[BEGIN AVAILABLE DATA]
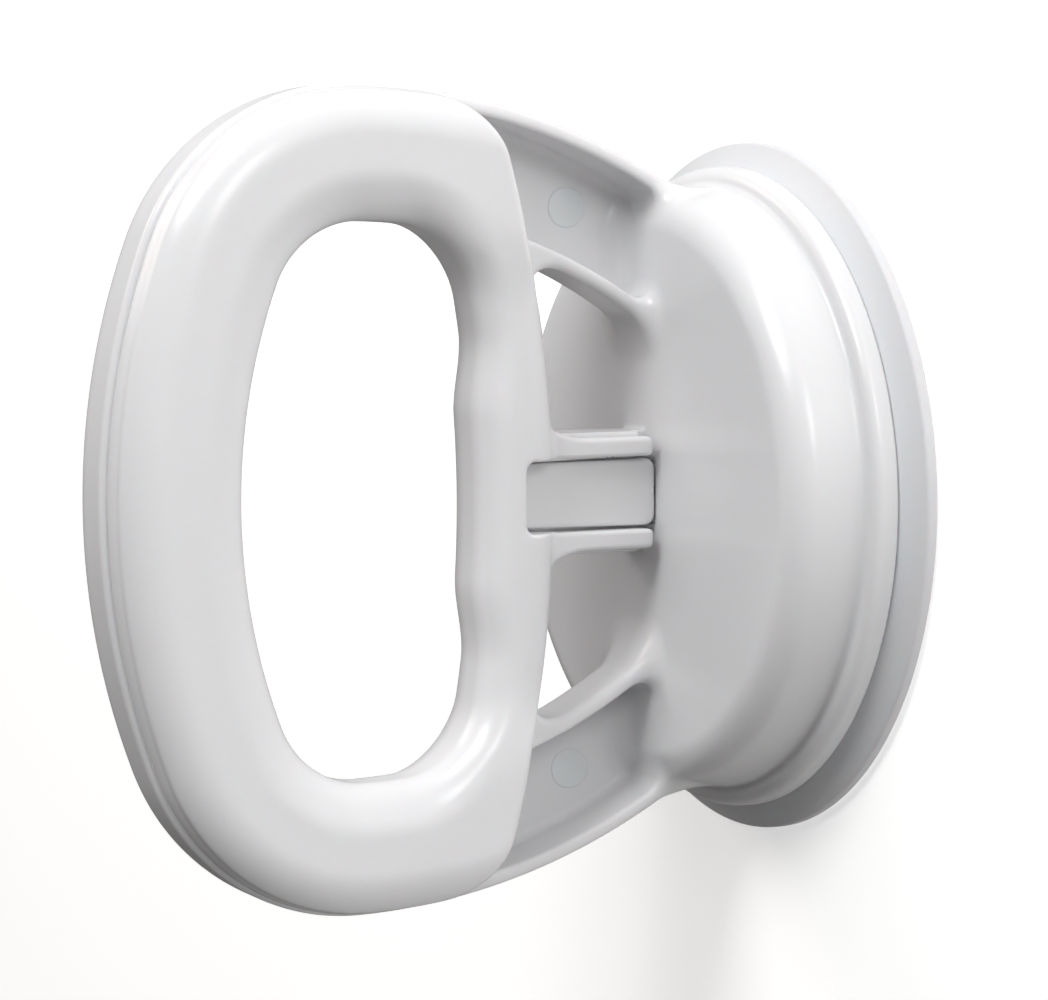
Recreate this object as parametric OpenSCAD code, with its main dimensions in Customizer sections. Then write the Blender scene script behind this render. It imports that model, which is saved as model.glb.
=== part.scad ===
// Suction grab handle: one rubber cup, a drum housing with a D-shaped ring handle, and a cam
// lever between two prongs that pulls the middle of the cup off the wall to hold it there.
// Millimetres. The wall is the plane Y = 0, the handle stands out along -Y, and +Z is up.

/* [Suction pad] */
// Outer radius of the rubber pad
pad_r = 62.5; // [61:0.5:66]
// Thickness of the pad under the housing's lip
pad_t = 4.7; // [4.2:0.1:4.8]
// How far the middle of the pad is drawn off the wall
pad_dome = 2.5; // [1.5:0.1:2.8]
// Inner radius of the flat sealing band
seal_r = 47; // [40:1:50]

/* [Housing drum] */
// Radius of the lip that presses on the pad
lip_r = 58.1; // [57:0.1:60]
// Radius of the drum wall where it meets the lip
drum_foot_r = 54.6; // [54:0.1:56]
// Radius of the drum wall below the rounded shoulder
drum_top_r = 52.9; // [52:0.1:54]
// Distance of the flat front face from the wall
face_h = 22; // [21.5:0.1:23]
// Rounding between the drum wall and the front face
shoulder_r = 5; // [3:0.5:7]
// Wall thickness of the drum
drum_wall = 2.6; // [2:0.1:3]

/* [Ring handle] */
// How far the handle reaches from the wall
reach = 126; // [124:0.5:128]
// Outer radius of the front bar's bow
bow_r = 129.25; // [127:0.25:131]
// Outer radius of the ring's corners
corner_r = 40.5; // [39:0.25:42]
// Outer radius of the two arms
arm_r = 120; // [118:1:124]
// Width of the ring's bar in the plane of the ring
bar_w = 23.6; // [22:0.2:25]
// Thickness of the ring's bar across that plane
bar_t = 26; // [24:0.5:28]
// Rounding of the ring's bar
bar_round = 9; // [6:0.5:10]
// Wall thickness of the two ring shells
shell_t = 2.6; // [2:0.1:3]
// Place of the seam between the shells, across the ring
seam_x = 4; // [3:0.5:5]
// Distance from the wall of the cover's edge, at the middle of the inner bar
cover_end = 45.75; // [45:0.25:46.5]

/* [Inner bar] */
// Distance of the inner bar's middle from the wall
inner_h = 50; // [49:0.5:51]
// Width of the inner bar in the plane of the ring
inner_w = 12.4; // [11:0.2:13]
// Thickness of the inner bar across that plane
inner_t = 23; // [21:0.5:24]
// Distance from the inner bar's middle line of its thicker middle, on the side of the fingers
swell_rise = 8.7; // [8:0.1:9]

/* [Lever] */
// Distance of the lever's pivot from the wall
pivot_h = 30.3; // [30:0.1:30.6]
// Radius of the lever's pivot pin
pin_r = 1.5; // [1.3:0.1:1.6]
// Distance of the lever's tip from the wall
tip_h = 50.1; // [49:0.1:50.1]
// Half width of the lever at its cam
lever_half_w = 5.6; // [5.2:0.1:5.7]
// Cam radius that bears on the housing with the lever locked
cam_lock_r = 8; // [7.8:0.1:8]
// Travel of the pull stud from locked to released
cam_travel = 2.5; // [2:0.1:2.5]

/* [Pull stud] */
// Radius of the pull stud
stud_r = 4; // [3.6:0.1:4]
// Radius of the disc moulded into the pad
disc_r = 14; // [12:0.5:15]

/* [Hidden] */

gloss_white = [0.93, 0.93, 0.94];
pad_white = [0.84, 0.86, 0.88];
lever_white = [0.86, 0.86, 0.87];
steel = [0.72, 0.73, 0.75];

lip_h = 4.8;                             // back of the lip, where it meets the pad
lip_top = 9;                             // front of the lip
bow_end = [0.936, 0.352];                // direction of the line on which bow and corner meet
bow_u = reach - bow_r;                   // middle of the front bow
corner_u = bow_u + bow_end[0] * (bow_r - corner_r);
corner_v = bow_end[1] * (bow_r - corner_r);
half_h = corner_v + corner_r;
arm_v = half_h - arm_r;
bow_mid_r = bow_r - bar_w / 2;
corner_mid_r = corner_r - bar_w / 2;
arm_mid_r = arm_r - bar_w / 2;
cover_turn = 112;                        // the cover's arms are drawn up to here, then cut to its edge
arm_turn = 128;                          // the arms run on into the drum up to here
inner_bow_r = 220;                       // the inner bar is bowed towards the wall
inner_turn = 12.1;
web_x = -8;                              // floor of the arms' open channels
corner_steps = 5;                        // flats in a quarter turn of the bar's section
fit = 0.05;                              // running clearance between parts
step = 0.01;

notch_half_w = 6.35;                     // the notch in the inner bar that the lever's tip lies in
notch_end = 51;
rail_out = 10.8;                         // the two rails between the face and the inner bar
rail_back = -7.5;
rail_end = 46;
prong_out = 10;                          // the cover's two prongs, beside the lever
prong_x = 7.6;
prong_start = 23.6;
prong_end_r = 1.2;
swell_r = 200;                           // the thicker middle is part of a round of this radius
swell_half_h = 24;
web_half_t = 9;                          // the webs in the corners of the finger opening
web_start = [52, 36.2];
web_size = [18.2, 11.8];
web_bore = [70.3, 36.2];                 // middle of the round in the opening's corner
web_bore_r = 11.6;

boss_r = 9;
boss_end = 12;
bush_r = 6.5;
tongue_t = 4.8;
tongue_w = 5.8;
slot_half = tongue_t / 2 + 0.3;
disc_back = 3.8;                         // the pull disc, inside the pad
disc_front = 5.4;
hub_r = 6.5;
hub_top = 6.3;
groove_start = 15.2;                     // the O-ring's groove in the stud
groove_end = 16.8;
groove_depth = 1.4;
o_ring_r = 0.66;
plate_x = [-13.8, 4.2];                  // the thrust plate's ends
plate_half_w = 5.6;
plate_t = 0.8;
plate_front = face_h + 0.2;
plate_screw = [-10.4, 3];                // place across and height of each of its screws

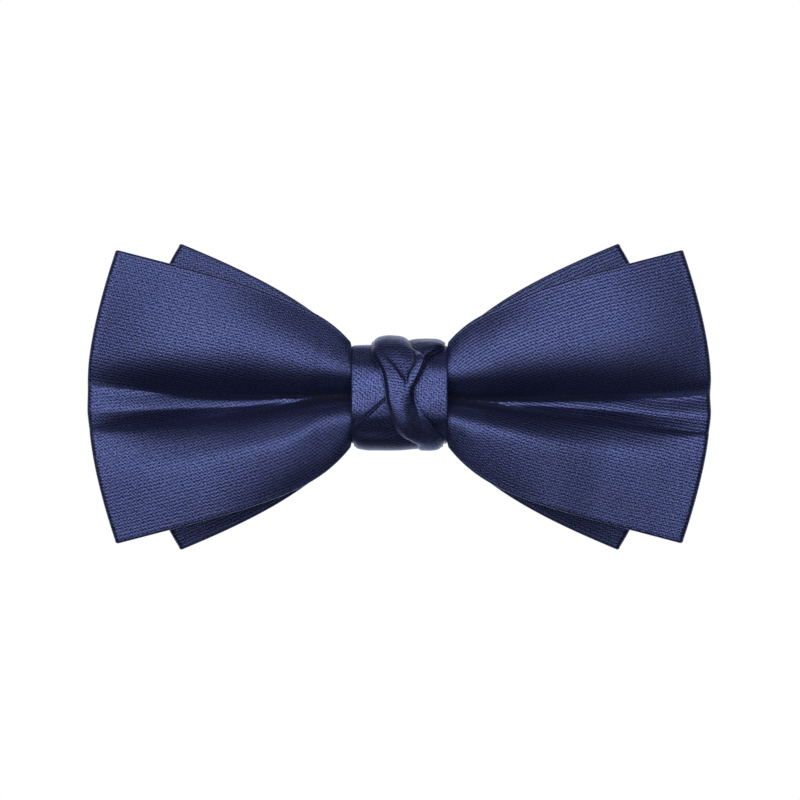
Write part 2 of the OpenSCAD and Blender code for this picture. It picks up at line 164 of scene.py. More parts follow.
def raw_panels(b, x, t, H, side):
    """Depths y of the front and rear panels of bow b before its end fold, at one x and places t."""
    w14, w9 = 1 - ex(x, 14), 1 - ex(x, 9)
    bulge = np.sin(np.pi * np.clip((x - WX) / 48.6, 0, 1))
    f1 = -12.15 - 0.25 * w14 - 1.6 * bulge + front_fold(x, H if b == 1 else float(HH(1, x)), t * H, side)
    rip = ex(x, 10) * sstep(9.0, 11.5, x)
    f1 = f1 + 0.16 * rip * np.cos(9.5 * t + 0.7 * side) * (np.abs(t) > 0.2) \
        + 0.16 * w14 * np.sin(x / 8.1 + 1.7 * side + 2.1 * t) * np.sin(2.3 * t + 0.9)
    b1 = -10.55 + 2.1 * w14 + 5 * ex(x, 11) * VV(t) + 2 * ex(x, 9) * EE(t)
    b1 = np.maximum(b1, f1 + 1.08)
    if b == 1:
        return f1, b1
    f2 = -8.8 + 2.05 * w14 + 5 * ex(x, 16) * VV(t) + 2 * ex(x, 9) * EE(t)
    f2 = f2 + 0.2 * w14 * np.sin(x / 9.3 + 0.8 * side - 1.7 * t)
    f2 = f2 + w14 * (1.9 * np.clip((-t - 0.72) / 0.28, 0, 1) ** 2 + 0.7 * np.clip((t - 0.72) / 0.28, 0, 1) ** 2)
    f2 = np.maximum(f2, b1 + 1.12)
    b2 = -7.2 + 4.05 * w9 + 5 * ex(x, 9) * VV(t) + 2 * ex(x, 9) * EE(t)
    b2 = b2 + 0.22 * w14 * np.sin(x / 10.3 - 0.5 * side + 1.3 * t)
    b2 = np.maximum(b2, f2 + 1.08)
    return f2, b2


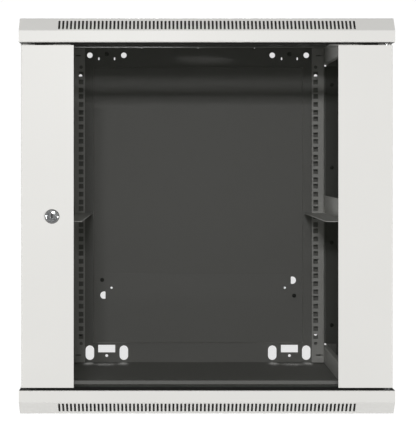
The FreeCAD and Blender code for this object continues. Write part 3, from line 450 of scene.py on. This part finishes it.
@dataclass(frozen=True)
class SmokedGlass:
    """Grey-tinted sheet glass, denser at its ground edges, with painted light along two level lines.

    A hold is the share of light that the glass keeps back. A line has its lower height, its upper height and its
    strength.
    """

    name: str
    tint: Colour = (0.012, 0.014, 0.009)
    edge: Colour = (0.05, 0.08, 0.065)
    band: Colour = (0.16, 0.16, 0.152)
    hold: float = 0.15
    edge_hold: float = 0.92
    band_hold: float = 0.5
    polish: float = 0.01
    ground: float = 0.3
    wipe: float = 0.02
    wipe_size: float = 0.05
    wipe_stretch: Colour = (1.0, 1.0, 0.25)
    refraction: float = 1.5
    lines: tuple[tuple[float, float, float], ...] = ((-0.5674, -0.562, 1.0), (-0.0302, -0.0288, 0.3))

    def material(self) -> bpy.types.Material:
        """Build the finish.

        Returns:
            The material.
        """
        tree = ShaderTree(self.name)
        rim = (1.0 - tree.facing(1).size()).at_least(0.0)
        wiped = tree.noise(self.wipe_size, detail=3.0, stretch=self.wipe_stretch)
        height = tree.place(2)
        # Painted light: along two level lines the glass turns a lighter grey and denser, standing in for a lit
        # strip near the bottom and a thin bright line near the top seen through it.
        shares = [(height > low) * (high - height > 0.0) * share for low, high, share in self.lines]
        level = sum(shares[1:], shares[0]) * (1.0 - rim)
        return tree.finish({
            "Base Color": tree.mixed(level, tree.mixed(rim, self.tint, self.edge), self.band),
            "Roughness": (rim + level) * self.ground + wiped * self.wipe + self.polish,
            "Alpha": rim * (self.edge_hold - self.hold) + level * (self.band_hold - self.hold) + self.hold,
            "IOR": self.refraction,
        })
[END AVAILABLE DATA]
- EXERCISE GOAL -
Reproduce exactly the lines from the beginning of the entries above up to and including the line that contains "drum_wall = 2.6; // [2:0.1:3]".

- REPLY TO THE TASK -
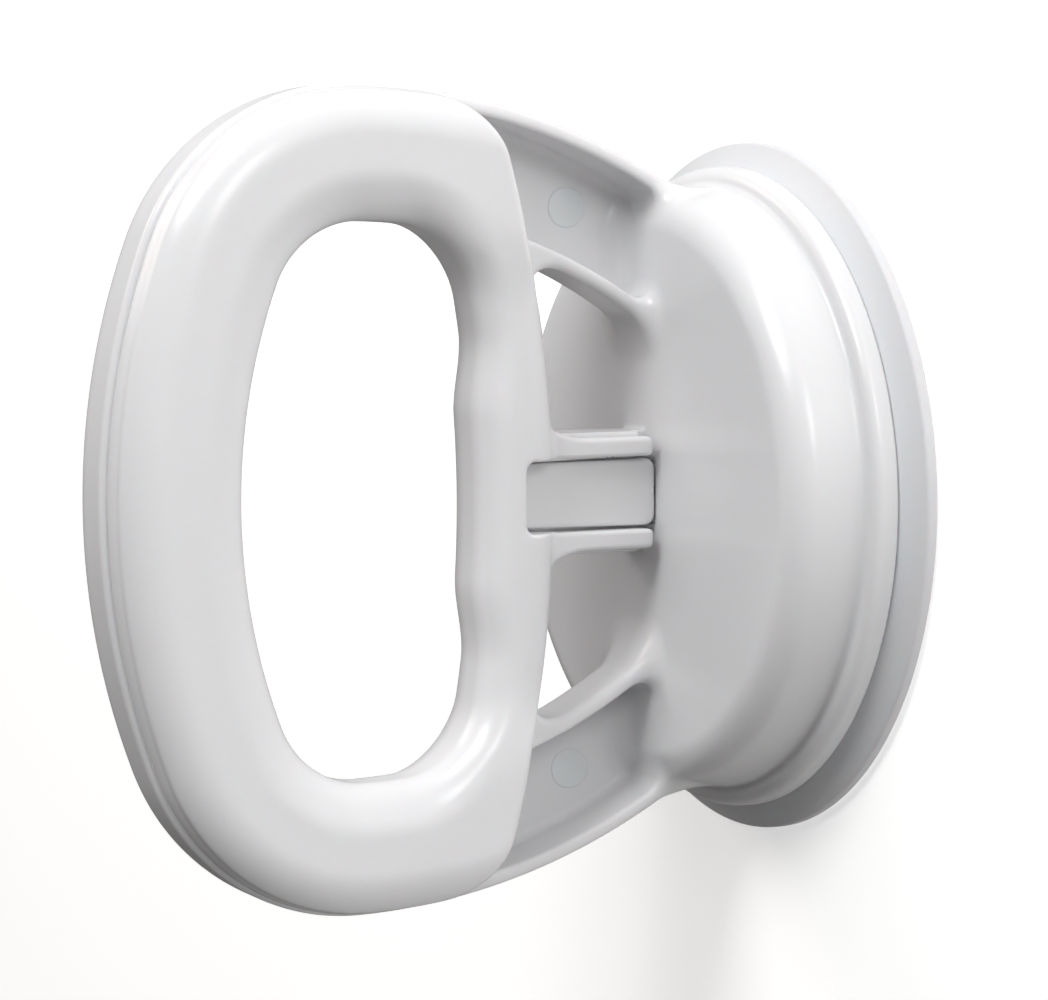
Recreate this object as parametric OpenSCAD code, with its main dimensions in Customizer sections. Then write the Blender scene script behind this render. It imports that model, which is saved as model.glb.
=== part.scad ===
// Suction grab handle: one rubber cup, a drum housing with a D-shaped ring handle, and a cam
// lever between two prongs that pulls the middle of the cup off the wall to hold it there.
// Millimetres. The wall is the plane Y = 0, the handle stands out along -Y, and +Z is up.

/* [Suction pad] */
// Outer radius of the rubber pad
pad_r = 62.5; // [61:0.5:66]
// Thickness of the pad under the housing's lip
pad_t = 4.7; // [4.2:0.1:4.8]
// How far the middle of the pad is drawn off the wall
pad_dome = 2.5; // [1.5:0.1:2.8]
// Inner radius of the flat sealing band
seal_r = 47; // [40:1:50]

/* [Housing drum] */
// Radius of the lip that presses on the pad
lip_r = 58.1; // [57:0.1:60]
// Radius of the drum wall where it meets the lip
drum_foot_r = 54.6; // [54:0.1:56]
// Radius of the drum wall below the rounded shoulder
drum_top_r = 52.9; // [52:0.1:54]
// Distance of the flat front face from the wall
face_h = 22; // [21.5:0.1:23]
// Rounding between the drum wall and the front face
shoulder_r = 5; // [3:0.5:7]
// Wall thickness of the drum
drum_wall = 2.6; // [2:0.1:3]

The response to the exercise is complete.